Optional: Docker installed on your system
Note
You can also use micromamba or other dependency management tools, but we won’t cover them here in full detail.
Required Repositories#
The LSY Autonomous Drone Racing project requires you to fork the drone racing repository:
lsy_drone_racing (main branch)
This repository contains the drone simulation, environments, and scripts to simulate and deploy the drones in the racing challenge.
Depending on if you want to use the simulation only or also deploy on real drones, you need additional dependencies. Note that you don’t have to install any of those manually, since our setup scripts will take care of that.
In Simulation#
lsy_drone_racing – environments and scripts for simulation and deployment
crazyflow – drone simulator
drone-models – Crazyflie dynamics models
drone-controllers – controller implementations
On Hardware#
To run the project on real drones, add:
motion_capture_tracking – publishes motion capture data to ROS2
drone-estimators – drone state estimators
Step-by-Step Installation#
Fork lsy_drone_racing#
Start by forking the lsy_drone_racing repository for your own group.
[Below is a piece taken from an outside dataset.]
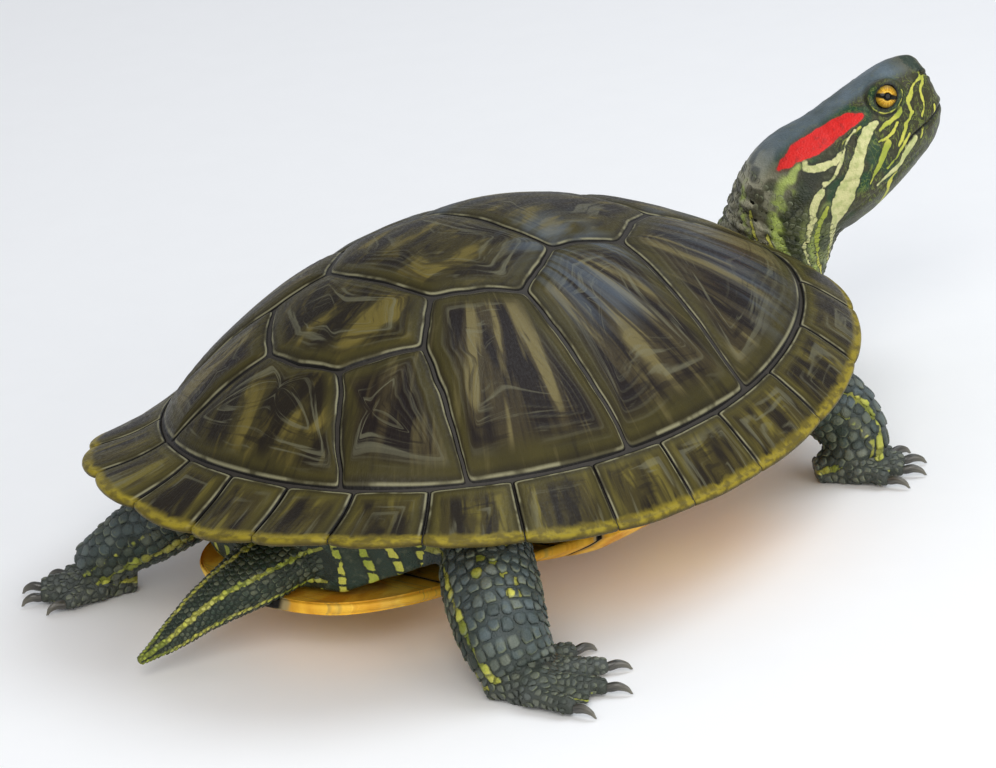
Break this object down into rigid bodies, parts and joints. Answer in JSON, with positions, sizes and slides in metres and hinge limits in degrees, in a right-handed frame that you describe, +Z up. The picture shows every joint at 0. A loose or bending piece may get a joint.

This serves two purposes:
You’ll have your own repository with git version control and automated testing.
It sets you up for participating in the online competition.
If you’re new to GitHub, refer to the GitHub documentation on forking.
Setting up your environment#
Pixi package manager (Recommended)#
We recommend using Pixi to manage dependencies and virtual environments for this project. Pixi creates a dedicated .pixi directory in the project root, which contains the isolated virtual environment. We use Pixi in combination with RoboStack. Robostack lets you install your favorite ROS version independent of your OS. Installed packages are cached globally under ~/.cache/rattler/ to speed up subsequent environment setups across projects.
Install Pixi:
curl -fsSL https://pixi.sh/install.sh | sh
To activate the environment, simply run
pixi shell
# or
pixi shell -e <environment_name>
Note
To leave a pixi shell, press ESC or Ctrl+D. Make sure to leave the shell before you activate another shell.
On the first invocation, Pixi will automatically resolve and install all required dependencies.
Note
In the pixi shell, you can still use pip to install any packages you need.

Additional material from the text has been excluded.